REQUIREMENTS: Copy out the lines of the records below, and only those lines, from the one with "X and turned." through the one with "for node in", exactly as they appear.

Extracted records
************
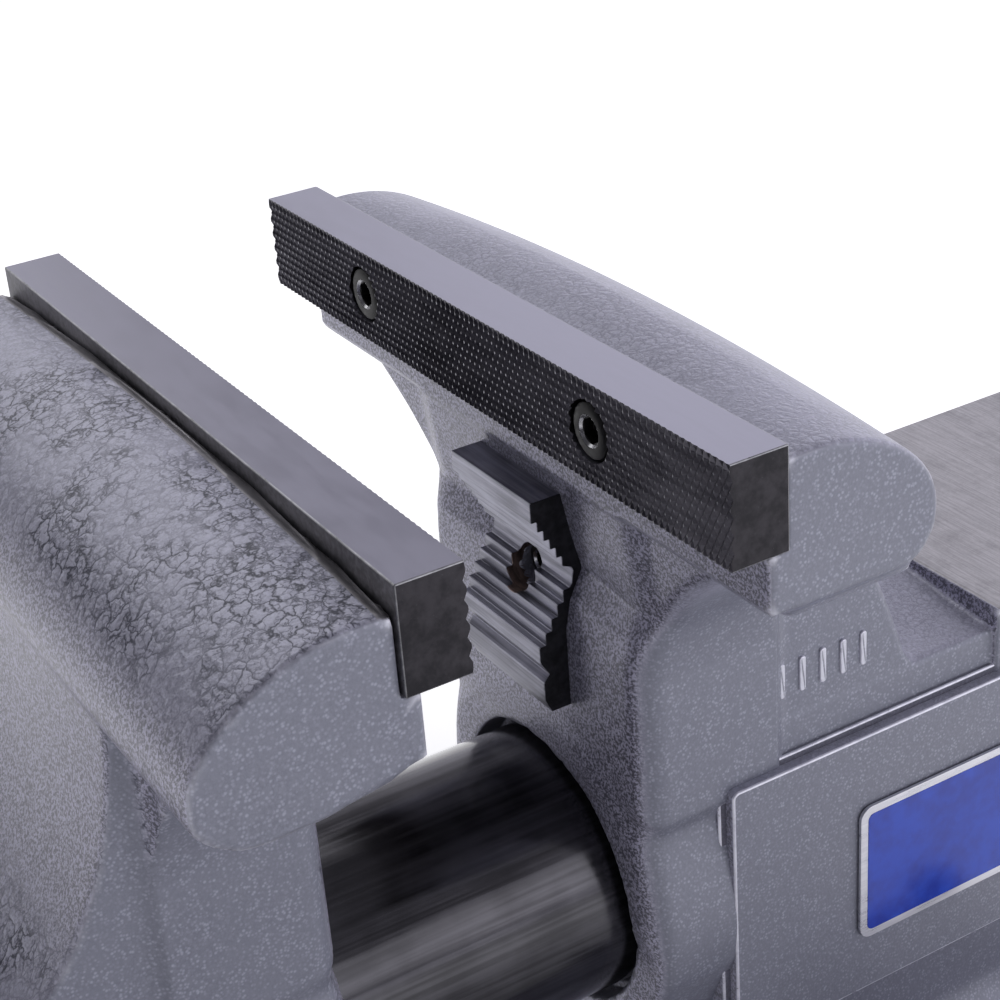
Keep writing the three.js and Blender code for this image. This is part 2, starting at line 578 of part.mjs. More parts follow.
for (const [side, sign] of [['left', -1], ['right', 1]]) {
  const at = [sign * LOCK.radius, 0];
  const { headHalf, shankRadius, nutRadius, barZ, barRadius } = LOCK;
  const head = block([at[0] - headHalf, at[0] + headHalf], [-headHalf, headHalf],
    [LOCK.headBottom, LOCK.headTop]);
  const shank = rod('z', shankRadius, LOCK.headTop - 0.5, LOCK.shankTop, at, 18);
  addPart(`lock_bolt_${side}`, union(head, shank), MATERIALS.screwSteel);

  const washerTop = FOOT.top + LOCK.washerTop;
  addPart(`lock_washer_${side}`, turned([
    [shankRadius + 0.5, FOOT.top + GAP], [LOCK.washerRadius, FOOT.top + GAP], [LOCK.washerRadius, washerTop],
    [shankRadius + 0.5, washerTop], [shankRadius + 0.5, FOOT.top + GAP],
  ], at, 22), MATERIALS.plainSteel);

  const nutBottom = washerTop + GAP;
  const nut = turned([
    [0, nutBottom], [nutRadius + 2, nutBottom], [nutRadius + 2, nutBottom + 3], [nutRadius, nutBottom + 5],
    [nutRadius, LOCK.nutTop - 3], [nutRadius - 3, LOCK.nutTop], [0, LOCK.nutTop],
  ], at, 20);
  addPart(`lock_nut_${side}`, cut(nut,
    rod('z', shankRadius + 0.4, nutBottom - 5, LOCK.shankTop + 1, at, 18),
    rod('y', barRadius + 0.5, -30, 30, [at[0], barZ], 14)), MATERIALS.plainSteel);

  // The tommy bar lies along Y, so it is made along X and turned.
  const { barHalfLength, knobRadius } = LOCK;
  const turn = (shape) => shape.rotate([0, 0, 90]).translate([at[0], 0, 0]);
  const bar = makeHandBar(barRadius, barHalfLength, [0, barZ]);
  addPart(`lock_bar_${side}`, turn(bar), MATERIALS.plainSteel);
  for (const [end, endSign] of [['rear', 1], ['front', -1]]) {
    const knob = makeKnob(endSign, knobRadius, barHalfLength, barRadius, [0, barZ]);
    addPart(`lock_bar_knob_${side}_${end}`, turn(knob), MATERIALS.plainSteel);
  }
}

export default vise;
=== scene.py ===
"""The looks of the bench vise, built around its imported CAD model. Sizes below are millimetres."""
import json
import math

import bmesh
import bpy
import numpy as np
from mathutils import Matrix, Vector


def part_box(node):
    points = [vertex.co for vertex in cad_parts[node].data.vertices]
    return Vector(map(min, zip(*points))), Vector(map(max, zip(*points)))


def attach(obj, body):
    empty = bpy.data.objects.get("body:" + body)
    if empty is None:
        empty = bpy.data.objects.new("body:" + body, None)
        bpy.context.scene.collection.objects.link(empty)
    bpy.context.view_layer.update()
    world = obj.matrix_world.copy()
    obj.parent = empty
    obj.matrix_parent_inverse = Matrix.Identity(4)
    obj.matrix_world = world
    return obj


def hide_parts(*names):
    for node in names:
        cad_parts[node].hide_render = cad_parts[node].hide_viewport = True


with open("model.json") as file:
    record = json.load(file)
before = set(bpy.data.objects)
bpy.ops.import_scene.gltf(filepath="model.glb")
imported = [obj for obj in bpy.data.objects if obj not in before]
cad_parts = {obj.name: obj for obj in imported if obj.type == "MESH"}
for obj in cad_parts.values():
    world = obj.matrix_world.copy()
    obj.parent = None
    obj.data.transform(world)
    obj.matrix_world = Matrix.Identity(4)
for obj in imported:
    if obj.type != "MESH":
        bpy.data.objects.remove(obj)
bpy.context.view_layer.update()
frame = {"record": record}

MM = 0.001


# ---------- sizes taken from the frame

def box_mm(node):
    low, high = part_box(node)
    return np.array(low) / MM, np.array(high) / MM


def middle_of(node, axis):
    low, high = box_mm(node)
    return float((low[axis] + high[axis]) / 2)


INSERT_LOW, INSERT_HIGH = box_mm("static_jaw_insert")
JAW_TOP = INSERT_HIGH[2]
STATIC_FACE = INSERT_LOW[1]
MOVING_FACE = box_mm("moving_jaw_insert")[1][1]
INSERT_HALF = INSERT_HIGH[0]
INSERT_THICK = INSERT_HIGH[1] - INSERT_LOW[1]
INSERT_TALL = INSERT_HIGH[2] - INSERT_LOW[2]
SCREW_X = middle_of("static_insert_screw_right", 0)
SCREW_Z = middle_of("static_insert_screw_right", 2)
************
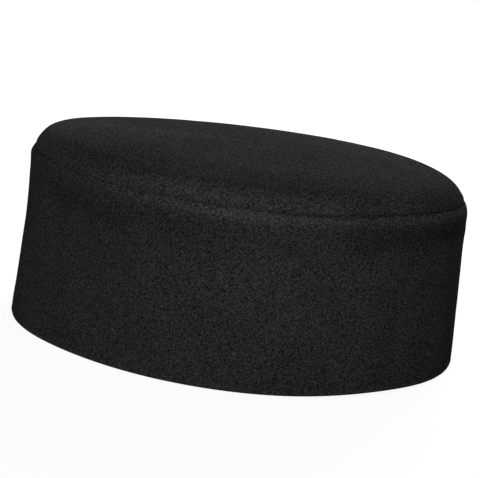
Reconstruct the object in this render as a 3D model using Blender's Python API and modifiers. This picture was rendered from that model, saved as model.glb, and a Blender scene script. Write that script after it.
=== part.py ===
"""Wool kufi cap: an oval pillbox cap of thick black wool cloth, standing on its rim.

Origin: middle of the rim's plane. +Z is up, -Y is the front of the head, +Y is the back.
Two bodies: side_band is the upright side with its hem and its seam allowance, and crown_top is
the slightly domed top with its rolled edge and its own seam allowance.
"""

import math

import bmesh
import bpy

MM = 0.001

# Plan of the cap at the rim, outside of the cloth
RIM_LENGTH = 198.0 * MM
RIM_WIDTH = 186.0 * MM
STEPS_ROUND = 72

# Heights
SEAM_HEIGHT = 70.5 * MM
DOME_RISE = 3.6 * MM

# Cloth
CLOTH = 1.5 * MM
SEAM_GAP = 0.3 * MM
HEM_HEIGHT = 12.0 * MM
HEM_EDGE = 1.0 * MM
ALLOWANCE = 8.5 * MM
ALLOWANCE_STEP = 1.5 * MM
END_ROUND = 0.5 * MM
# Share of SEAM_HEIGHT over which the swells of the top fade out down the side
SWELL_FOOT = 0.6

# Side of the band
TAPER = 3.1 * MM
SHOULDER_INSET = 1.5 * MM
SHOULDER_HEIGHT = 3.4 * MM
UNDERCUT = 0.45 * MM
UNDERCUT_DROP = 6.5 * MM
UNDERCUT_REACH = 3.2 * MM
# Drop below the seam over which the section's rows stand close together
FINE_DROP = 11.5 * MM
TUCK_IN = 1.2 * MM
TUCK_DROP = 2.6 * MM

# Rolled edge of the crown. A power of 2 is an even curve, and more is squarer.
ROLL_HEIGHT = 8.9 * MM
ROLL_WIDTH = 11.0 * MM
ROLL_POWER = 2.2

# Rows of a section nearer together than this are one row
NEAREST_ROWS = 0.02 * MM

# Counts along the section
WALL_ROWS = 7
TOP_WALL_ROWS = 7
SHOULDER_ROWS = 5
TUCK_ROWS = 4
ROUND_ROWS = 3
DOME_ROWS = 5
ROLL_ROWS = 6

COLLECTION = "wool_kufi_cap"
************
SOLUTION BELOW:
  // The tommy bar lies along Y, so it is made along X and turned.
  const { barHalfLength, knobRadius } = LOCK;
  const turn = (shape) => shape.rotate([0, 0, 90]).translate([at[0], 0, 0]);
  const bar = makeHandBar(barRadius, barHalfLength, [0, barZ]);
  addPart(`lock_bar_${side}`, turn(bar), MATERIALS.plainSteel);
  for (const [end, endSign] of [['rear', 1], ['front', -1]]) {
    const knob = makeKnob(endSign, knobRadius, barHalfLength, barRadius, [0, barZ]);
    addPart(`lock_bar_knob_${side}_${end}`, turn(knob), MATERIALS.plainSteel);
  }
}

export default vise;
=== scene.py ===
"""The looks of the bench vise, built around its imported CAD model. Sizes below are millimetres."""
import json
import math

import bmesh
import bpy
import numpy as np
from mathutils import Matrix, Vector


def part_box(node):
    points = [vertex.co for vertex in cad_parts[node].data.vertices]
    return Vector(map(min, zip(*points))), Vector(map(max, zip(*points)))


def attach(obj, body):
    empty = bpy.data.objects.get("body:" + body)
    if empty is None:
        empty = bpy.data.objects.new("body:" + body, None)
        bpy.context.scene.collection.objects.link(empty)
    bpy.context.view_layer.update()
    world = obj.matrix_world.copy()
    obj.parent = empty
    obj.matrix_parent_inverse = Matrix.Identity(4)
    obj.matrix_world = world
    return obj


def hide_parts(*names):
    for node in names:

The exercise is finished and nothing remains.